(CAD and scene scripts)
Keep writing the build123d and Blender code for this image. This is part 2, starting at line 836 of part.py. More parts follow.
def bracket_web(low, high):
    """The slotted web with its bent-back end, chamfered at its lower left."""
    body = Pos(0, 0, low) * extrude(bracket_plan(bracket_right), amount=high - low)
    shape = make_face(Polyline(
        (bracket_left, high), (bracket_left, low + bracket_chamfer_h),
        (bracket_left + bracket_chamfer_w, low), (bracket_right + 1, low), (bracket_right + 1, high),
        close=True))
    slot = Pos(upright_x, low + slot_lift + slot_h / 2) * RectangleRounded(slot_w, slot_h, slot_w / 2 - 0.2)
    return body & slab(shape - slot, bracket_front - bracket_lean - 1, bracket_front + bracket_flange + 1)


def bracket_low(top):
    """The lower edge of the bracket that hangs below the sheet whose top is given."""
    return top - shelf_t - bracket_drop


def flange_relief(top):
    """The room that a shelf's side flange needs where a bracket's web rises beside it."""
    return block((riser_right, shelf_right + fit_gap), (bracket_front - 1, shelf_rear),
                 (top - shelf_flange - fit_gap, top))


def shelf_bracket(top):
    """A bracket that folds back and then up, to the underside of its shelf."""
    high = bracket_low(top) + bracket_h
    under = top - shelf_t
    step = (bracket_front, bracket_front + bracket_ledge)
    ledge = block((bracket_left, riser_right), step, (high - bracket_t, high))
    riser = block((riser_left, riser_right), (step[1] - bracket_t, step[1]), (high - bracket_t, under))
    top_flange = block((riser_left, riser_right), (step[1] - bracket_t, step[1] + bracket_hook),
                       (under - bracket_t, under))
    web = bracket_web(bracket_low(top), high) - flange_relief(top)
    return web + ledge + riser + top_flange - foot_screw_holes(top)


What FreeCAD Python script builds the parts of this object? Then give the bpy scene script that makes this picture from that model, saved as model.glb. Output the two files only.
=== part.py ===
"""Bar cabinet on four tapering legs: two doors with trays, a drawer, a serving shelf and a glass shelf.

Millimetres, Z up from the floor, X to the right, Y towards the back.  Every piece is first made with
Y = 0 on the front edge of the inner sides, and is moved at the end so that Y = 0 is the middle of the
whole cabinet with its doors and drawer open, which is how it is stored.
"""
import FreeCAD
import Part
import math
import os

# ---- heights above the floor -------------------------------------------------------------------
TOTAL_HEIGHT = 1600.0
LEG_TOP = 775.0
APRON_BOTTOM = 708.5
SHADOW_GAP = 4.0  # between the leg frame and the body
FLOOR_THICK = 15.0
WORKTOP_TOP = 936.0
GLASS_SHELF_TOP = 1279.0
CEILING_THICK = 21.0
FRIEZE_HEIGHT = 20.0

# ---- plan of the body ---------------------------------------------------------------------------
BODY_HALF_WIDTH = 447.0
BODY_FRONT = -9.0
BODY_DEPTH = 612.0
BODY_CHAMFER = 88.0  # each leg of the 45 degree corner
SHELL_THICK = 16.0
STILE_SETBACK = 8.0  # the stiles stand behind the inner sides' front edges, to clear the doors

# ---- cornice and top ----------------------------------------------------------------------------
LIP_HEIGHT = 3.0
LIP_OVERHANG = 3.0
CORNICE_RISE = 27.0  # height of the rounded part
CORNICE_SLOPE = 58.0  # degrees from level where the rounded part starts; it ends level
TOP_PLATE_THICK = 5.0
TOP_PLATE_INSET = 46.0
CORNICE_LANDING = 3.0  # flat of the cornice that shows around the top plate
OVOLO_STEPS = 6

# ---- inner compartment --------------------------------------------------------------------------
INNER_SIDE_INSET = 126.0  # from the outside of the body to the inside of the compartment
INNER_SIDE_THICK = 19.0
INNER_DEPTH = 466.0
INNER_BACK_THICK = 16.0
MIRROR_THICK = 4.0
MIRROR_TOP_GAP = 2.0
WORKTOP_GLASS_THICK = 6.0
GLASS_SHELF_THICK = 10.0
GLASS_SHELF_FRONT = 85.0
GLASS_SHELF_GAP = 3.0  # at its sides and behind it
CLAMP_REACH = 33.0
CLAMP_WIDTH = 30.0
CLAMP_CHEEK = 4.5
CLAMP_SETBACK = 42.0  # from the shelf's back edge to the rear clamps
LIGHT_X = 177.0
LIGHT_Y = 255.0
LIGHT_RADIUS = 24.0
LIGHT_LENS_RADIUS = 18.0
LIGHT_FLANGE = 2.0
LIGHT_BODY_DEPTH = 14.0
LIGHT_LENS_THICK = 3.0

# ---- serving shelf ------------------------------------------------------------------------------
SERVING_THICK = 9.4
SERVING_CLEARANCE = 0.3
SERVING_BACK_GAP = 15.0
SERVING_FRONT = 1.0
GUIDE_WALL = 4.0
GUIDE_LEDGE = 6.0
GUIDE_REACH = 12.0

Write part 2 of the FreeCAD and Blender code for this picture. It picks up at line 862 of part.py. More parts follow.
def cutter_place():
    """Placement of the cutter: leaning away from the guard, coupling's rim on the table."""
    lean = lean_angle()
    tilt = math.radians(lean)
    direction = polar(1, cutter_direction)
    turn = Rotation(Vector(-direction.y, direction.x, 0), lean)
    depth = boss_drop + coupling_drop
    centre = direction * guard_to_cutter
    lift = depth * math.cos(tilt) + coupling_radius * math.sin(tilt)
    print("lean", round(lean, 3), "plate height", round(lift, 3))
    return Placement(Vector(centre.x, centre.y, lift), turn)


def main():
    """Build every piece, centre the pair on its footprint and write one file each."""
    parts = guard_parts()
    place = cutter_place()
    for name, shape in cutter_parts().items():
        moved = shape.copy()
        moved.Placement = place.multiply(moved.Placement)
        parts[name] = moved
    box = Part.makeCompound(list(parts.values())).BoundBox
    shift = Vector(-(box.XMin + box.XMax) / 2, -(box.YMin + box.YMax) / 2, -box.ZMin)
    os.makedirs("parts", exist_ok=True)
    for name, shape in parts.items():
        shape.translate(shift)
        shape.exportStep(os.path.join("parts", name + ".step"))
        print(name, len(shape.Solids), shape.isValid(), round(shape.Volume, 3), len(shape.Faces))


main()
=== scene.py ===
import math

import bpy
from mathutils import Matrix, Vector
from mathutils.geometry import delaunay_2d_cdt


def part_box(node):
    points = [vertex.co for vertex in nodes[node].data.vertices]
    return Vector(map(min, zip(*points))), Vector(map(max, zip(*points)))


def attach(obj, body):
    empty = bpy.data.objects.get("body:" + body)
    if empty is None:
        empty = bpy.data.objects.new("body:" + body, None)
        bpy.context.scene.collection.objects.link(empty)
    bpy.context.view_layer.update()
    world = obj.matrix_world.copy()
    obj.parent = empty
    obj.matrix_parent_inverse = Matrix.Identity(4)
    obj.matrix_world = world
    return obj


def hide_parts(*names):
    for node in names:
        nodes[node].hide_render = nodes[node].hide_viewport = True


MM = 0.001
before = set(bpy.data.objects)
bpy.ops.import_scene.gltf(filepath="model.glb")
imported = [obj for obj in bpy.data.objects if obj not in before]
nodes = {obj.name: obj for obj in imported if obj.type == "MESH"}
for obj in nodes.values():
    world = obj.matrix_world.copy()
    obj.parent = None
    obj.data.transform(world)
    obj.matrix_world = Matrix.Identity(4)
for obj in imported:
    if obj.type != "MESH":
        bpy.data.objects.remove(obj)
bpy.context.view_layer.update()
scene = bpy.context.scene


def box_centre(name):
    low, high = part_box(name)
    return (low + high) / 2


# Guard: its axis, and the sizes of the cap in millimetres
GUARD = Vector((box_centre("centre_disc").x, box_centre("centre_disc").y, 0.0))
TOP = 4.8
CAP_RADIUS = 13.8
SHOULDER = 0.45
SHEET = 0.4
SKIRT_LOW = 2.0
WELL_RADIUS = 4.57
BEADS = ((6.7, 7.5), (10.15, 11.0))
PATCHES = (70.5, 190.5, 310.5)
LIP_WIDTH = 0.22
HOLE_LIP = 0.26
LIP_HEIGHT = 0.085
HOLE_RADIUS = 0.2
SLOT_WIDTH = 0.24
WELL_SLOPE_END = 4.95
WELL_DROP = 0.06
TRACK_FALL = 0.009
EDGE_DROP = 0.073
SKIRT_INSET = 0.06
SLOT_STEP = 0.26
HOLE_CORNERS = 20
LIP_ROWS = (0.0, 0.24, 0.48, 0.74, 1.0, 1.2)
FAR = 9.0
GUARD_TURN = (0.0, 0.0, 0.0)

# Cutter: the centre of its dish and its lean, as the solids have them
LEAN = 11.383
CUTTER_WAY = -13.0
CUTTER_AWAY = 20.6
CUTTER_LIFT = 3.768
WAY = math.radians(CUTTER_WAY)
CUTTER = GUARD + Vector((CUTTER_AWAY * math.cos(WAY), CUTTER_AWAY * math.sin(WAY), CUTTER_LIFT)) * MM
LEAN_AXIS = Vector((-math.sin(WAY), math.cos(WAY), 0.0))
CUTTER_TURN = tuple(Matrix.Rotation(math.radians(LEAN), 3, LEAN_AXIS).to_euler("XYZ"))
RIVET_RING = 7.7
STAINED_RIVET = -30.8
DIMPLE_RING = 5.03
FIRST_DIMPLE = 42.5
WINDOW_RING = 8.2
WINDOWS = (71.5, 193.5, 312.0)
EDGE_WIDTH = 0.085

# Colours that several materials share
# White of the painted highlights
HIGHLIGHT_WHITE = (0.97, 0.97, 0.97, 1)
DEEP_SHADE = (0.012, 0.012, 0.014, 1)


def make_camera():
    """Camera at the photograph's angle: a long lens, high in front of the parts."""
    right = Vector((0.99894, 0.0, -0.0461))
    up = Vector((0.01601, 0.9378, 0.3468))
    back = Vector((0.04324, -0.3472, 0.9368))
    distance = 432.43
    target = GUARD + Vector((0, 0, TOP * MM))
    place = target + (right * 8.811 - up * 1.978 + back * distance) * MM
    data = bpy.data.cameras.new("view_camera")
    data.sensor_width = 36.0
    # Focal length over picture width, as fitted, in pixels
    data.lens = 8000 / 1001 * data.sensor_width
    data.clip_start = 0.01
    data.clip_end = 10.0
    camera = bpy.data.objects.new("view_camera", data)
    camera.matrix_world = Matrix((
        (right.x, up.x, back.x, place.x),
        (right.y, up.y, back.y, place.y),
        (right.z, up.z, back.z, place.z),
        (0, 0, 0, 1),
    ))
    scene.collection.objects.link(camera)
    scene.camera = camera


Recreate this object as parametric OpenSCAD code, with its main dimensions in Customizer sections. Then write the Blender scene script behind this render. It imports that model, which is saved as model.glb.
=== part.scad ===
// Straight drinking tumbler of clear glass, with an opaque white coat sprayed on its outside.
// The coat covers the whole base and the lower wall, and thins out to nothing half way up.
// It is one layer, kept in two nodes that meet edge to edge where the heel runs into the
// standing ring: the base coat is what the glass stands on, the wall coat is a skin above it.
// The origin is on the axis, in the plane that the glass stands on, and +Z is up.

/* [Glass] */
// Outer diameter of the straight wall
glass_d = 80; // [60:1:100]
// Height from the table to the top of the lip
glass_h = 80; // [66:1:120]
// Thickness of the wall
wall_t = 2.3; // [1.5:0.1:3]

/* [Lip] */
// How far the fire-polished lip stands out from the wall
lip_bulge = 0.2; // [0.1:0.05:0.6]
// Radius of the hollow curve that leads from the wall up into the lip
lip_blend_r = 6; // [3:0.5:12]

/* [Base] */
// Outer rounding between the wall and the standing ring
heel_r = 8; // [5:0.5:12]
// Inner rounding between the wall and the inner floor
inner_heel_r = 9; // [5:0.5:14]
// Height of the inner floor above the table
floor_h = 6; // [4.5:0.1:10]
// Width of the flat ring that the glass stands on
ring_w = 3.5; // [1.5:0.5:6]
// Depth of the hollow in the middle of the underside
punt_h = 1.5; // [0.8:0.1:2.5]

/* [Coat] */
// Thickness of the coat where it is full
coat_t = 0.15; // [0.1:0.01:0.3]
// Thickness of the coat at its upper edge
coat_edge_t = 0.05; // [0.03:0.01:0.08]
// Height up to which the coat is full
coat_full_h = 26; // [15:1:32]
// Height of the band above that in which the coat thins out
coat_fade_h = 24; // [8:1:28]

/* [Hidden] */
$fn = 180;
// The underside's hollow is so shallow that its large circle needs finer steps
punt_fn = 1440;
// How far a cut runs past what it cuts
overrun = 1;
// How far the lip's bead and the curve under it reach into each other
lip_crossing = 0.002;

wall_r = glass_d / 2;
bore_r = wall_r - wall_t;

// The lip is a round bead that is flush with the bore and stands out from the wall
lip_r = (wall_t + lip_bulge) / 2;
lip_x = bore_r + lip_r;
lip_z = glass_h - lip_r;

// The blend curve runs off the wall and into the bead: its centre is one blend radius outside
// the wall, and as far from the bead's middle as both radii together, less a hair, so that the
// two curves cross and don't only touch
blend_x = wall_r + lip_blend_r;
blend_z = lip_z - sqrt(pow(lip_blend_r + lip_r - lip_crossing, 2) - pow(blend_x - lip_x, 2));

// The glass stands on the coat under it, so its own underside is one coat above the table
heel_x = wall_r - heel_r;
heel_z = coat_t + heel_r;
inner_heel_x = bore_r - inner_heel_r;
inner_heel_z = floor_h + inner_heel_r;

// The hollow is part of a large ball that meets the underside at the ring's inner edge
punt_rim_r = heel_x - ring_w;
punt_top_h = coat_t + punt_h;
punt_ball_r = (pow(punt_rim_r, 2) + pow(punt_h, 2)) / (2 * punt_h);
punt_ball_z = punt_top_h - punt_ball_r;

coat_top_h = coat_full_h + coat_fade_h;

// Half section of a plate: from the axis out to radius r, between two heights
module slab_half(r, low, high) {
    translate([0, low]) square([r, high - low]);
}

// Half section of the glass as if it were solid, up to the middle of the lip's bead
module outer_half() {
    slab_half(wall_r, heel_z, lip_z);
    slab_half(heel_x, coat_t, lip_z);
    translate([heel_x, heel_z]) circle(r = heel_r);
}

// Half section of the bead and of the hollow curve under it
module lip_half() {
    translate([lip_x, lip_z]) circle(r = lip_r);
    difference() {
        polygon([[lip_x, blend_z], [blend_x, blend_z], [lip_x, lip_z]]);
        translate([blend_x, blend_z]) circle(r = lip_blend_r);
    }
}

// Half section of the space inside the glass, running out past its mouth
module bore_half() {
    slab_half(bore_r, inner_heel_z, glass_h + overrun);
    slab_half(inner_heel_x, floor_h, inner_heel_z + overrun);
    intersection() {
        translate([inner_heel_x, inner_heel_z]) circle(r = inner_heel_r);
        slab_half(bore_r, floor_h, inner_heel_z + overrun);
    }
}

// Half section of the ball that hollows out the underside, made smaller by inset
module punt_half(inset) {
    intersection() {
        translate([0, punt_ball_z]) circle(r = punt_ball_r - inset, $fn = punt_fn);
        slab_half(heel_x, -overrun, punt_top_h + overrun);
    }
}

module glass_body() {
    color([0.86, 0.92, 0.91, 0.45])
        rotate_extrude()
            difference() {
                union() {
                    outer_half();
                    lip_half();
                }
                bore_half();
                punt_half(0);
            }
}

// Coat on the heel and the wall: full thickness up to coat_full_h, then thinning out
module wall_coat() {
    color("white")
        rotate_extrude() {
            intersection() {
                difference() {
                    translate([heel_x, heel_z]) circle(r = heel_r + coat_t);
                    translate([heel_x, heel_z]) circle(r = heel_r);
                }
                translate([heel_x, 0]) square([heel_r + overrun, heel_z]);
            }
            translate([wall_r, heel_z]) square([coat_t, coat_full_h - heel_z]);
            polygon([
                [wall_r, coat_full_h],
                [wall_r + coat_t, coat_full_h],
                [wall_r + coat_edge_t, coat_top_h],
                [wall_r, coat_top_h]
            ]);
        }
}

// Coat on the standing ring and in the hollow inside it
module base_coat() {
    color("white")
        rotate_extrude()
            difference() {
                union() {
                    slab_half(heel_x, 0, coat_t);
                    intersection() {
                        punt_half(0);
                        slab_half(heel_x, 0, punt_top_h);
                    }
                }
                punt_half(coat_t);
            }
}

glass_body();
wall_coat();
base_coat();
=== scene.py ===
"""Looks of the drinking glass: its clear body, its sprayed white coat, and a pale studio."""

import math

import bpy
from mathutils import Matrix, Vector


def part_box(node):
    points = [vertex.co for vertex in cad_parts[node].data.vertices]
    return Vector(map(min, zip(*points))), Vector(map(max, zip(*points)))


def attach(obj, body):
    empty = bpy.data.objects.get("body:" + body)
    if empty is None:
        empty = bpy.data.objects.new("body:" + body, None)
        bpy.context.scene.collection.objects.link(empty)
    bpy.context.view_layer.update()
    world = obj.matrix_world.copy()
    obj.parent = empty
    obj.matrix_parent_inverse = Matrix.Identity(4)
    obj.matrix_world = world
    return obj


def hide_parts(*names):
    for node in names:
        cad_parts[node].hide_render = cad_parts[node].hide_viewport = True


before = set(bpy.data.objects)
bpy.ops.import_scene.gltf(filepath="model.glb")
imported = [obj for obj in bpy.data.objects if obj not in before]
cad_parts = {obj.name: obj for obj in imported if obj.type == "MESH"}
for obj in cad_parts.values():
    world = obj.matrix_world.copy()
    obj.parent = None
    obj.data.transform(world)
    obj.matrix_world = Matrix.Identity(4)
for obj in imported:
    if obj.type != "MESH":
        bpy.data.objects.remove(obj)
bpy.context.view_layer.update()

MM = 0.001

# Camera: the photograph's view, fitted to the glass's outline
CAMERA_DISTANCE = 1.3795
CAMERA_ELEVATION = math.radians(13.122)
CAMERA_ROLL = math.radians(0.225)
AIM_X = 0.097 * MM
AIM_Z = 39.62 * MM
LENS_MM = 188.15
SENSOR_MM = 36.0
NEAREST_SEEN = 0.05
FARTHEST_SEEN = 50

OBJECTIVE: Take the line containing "shift = Vector(-(box.XMin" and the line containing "points = [vertex.co for vertex in nodes[node].data.vertices]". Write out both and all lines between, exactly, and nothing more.

TASK RESULT:
    shift = Vector(-(box.XMin + box.XMax) / 2, -(box.YMin + box.YMax) / 2, -box.ZMin)
    os.makedirs("parts", exist_ok=True)
    for name, shape in parts.items():
        shape.translate(shift)
        shape.exportStep(os.path.join("parts", name + ".step"))
        print(name, len(shape.Solids), shape.isValid(), round(shape.Volume, 3), len(shape.Faces))


main()
=== scene.py ===
import math

import bpy
from mathutils import Matrix, Vector
from mathutils.geometry import delaunay_2d_cdt


def part_box(node):
    points = [vertex.co for vertex in nodes[node].data.vertices]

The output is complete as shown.